Java Geek answers it most correctly, in this blog entry by James Mirtle, with data supplied by Gabriel Desjardins. Gabe says that the number of goals scored in OT (4-on-4 hockey) is 7.14 per 3600 seconds, and that it’s fairly uniform. In these kind of scenarios, it’s always best to answer the question: what are the chances of it NOT happening. The chance of not scoring in each second is 1 minus 7.14/3600 (or .998). If you have a 5-minute OT (300 seconds), then you take that .998 figure we just got, raise it to the power of 300, and that tells you the chance of the game still being tied. That figure is 55% (meaning 45% of the time you have a winner). If it was a 10-minute OT (600 seconds), then you do the same thing, but raise to the power of 600, not 300. That figure is 30%, meaning that 70% of the time, you have a winner.

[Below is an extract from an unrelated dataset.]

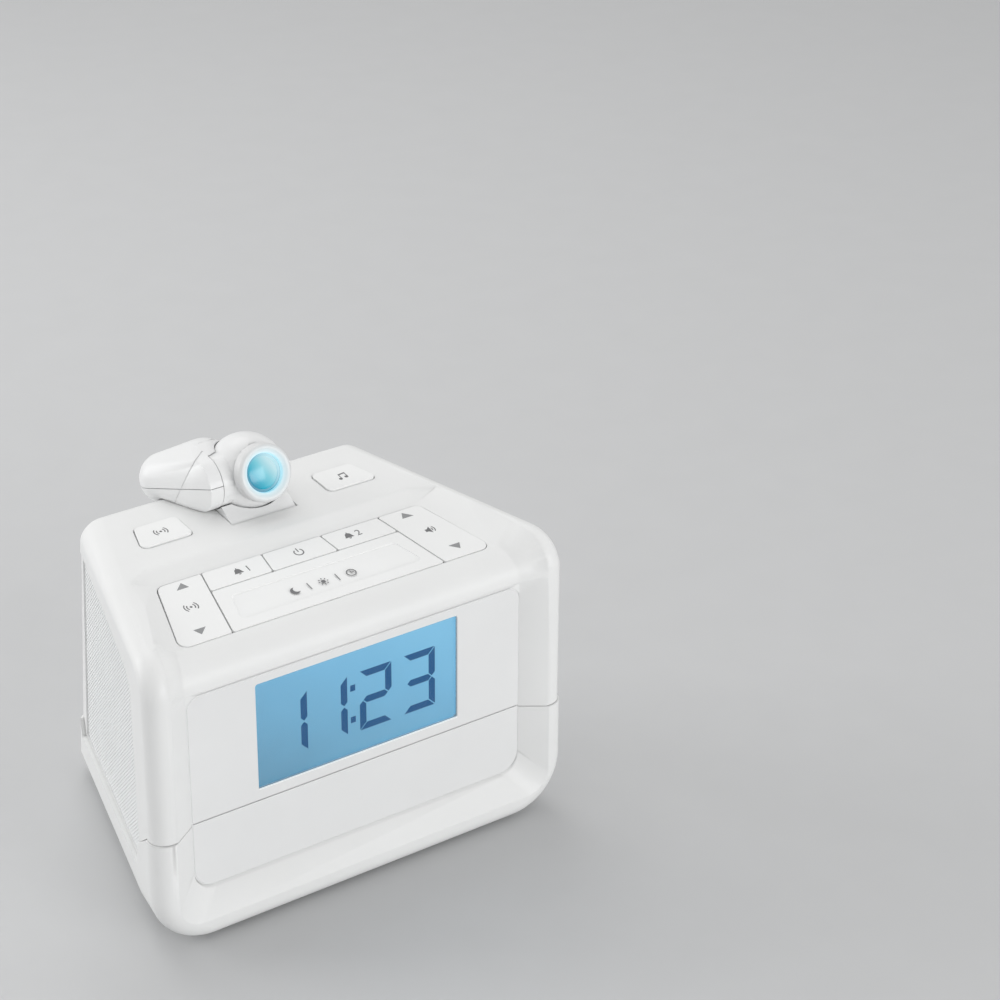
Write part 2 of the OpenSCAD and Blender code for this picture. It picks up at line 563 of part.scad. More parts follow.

Another way would be to realize that with 62 goals and 54 shootouts in the 5-minute OT, then this means that you were tied 54 out of 116 times, or 47% of the time. If you had a 10-minute OT, you square that number (that is, if the chance of not scoring per 5 minutes is 47%, then the chance of not scoring per 10 minutes is .47*.47), and you get 22%. So, 78% of the time, you have a winner.
The short of it is, that if you double the amount of overtime, then you chop in half the chance of going into a shooutout. It works out this clean, because per 5 minutes of OT, half the time the game ends still tied.